Ancien directeur du site ultraconservateur Breitbart News, lieu de rassemblement de toutes les franges de l'alt-right américaine (nationalistes, masculinistes, complotistes, xénophobes…) qu'il avait été contraint de quitter en janvier 2018, Steve Bannon vit donc une nouvelle étape dans sa chute. Lui qui, aux débuts de la présidence Trump, jouissait d'un accès libre au Bureau ovale et à son occupant. Deux mois après son départ de Breitbart, Steve Bannon avait été invité par Marine Le Pen au congrès refondateur du Front national. Mais son incursion dans les populismes du Vieux Continent, avec le désir de peser sur les élections européennes de mai 2019 via son organisation The Movement, s'était soldée par un bide. La faute à son ignorance des dynamiques européennes.

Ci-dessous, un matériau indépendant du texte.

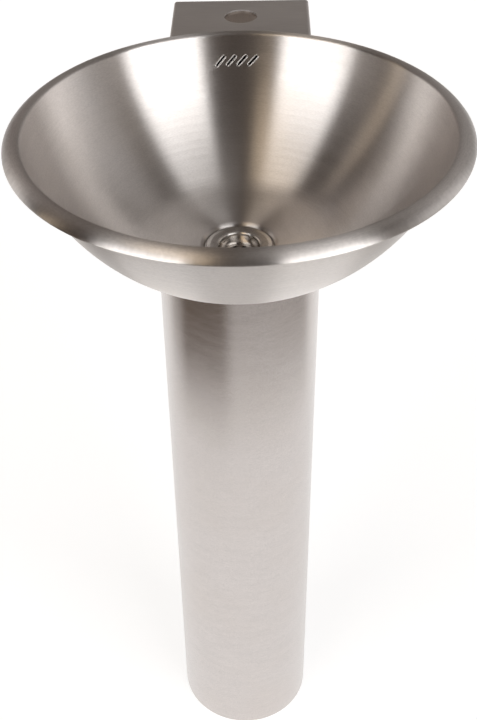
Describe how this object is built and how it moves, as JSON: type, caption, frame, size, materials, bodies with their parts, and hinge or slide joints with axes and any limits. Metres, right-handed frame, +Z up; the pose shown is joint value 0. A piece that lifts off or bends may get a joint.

«Je ne connais rien de ce projet», s'est empressé jeudi de déclarer Trump depuis la Maison blanche, ajoutant qu'il n'avait «pas eu de contact avec [Steve Bannon] depuis très longtemps». Sauf qu'une vidéo circulant sur les réseaux sociaux montre l'un des fils du président, Donald Trump Jr., chanter les louanges de We Build the Wall à l'été 2019, lors d'une visite au Nouveau-Mexique : «C'est le secteur privé dans toute sa splendeur. [Construire ce mur] mieux, plus vite et moins cher.» Et que plusieurs personnalités gravitant autour du Président ou de sa famille sont impliquées dans le projet, dont l'ancien secrétaire d'Etat du Kansas, Kris Kobach et Erik Prince, fondateur de la sulfureuse société de sécurité privée Blackwater, qui siègent tous deux au conseil consultatif de We Build the Wall. En 2019, Kobach assurait même publiquement que Trump approuvait le projet.

L'arrestation et l'inculpation de Steve Bannon constituent un énième rebondissement judiciaire autour d'une présidence gangrenée depuis ses débuts par les affaires, les mensonges et les condamnations. «Les escrocs s'entourent d'escrocs», a taclé sur Twitter l'élu démocrate du Wisconsin, Mark Pocan. Dans le cadre notamment de l'enquête Mueller sur l'ingérence russe dans la présidentielle de 2016, mais pas seulement, de nombreux associés de Donald Trump ont été inculpés et condamnés, dont son ex-directeur de campagne Paul Manafort, son ancien avocat personnel, Michael Cohen, son premier conseiller à la sécurité nationale, Michael Flynn, ou son conseiller de longue date Roger Stone.

Condamné pour avoir menti au Congrès et intimidé des témoins, Roger Stone a été gracié le mois dernier par Trump, qui lui a évité quarante mois de prison. En vertu de la loi américaine, le président peut gracier un accusé y compris, s’il le décide, avant la fin de l’enquête et une éventuelle condamnation. Le président le fera-t-il pour Steve Bannon, son ancien conseiller tombé en disgrâce ? Cela dépend sans doute en grande partie de ce que Bannon sait sur Trump… et pourrait fournir aux enquêteurs en échange d’une remise de peine.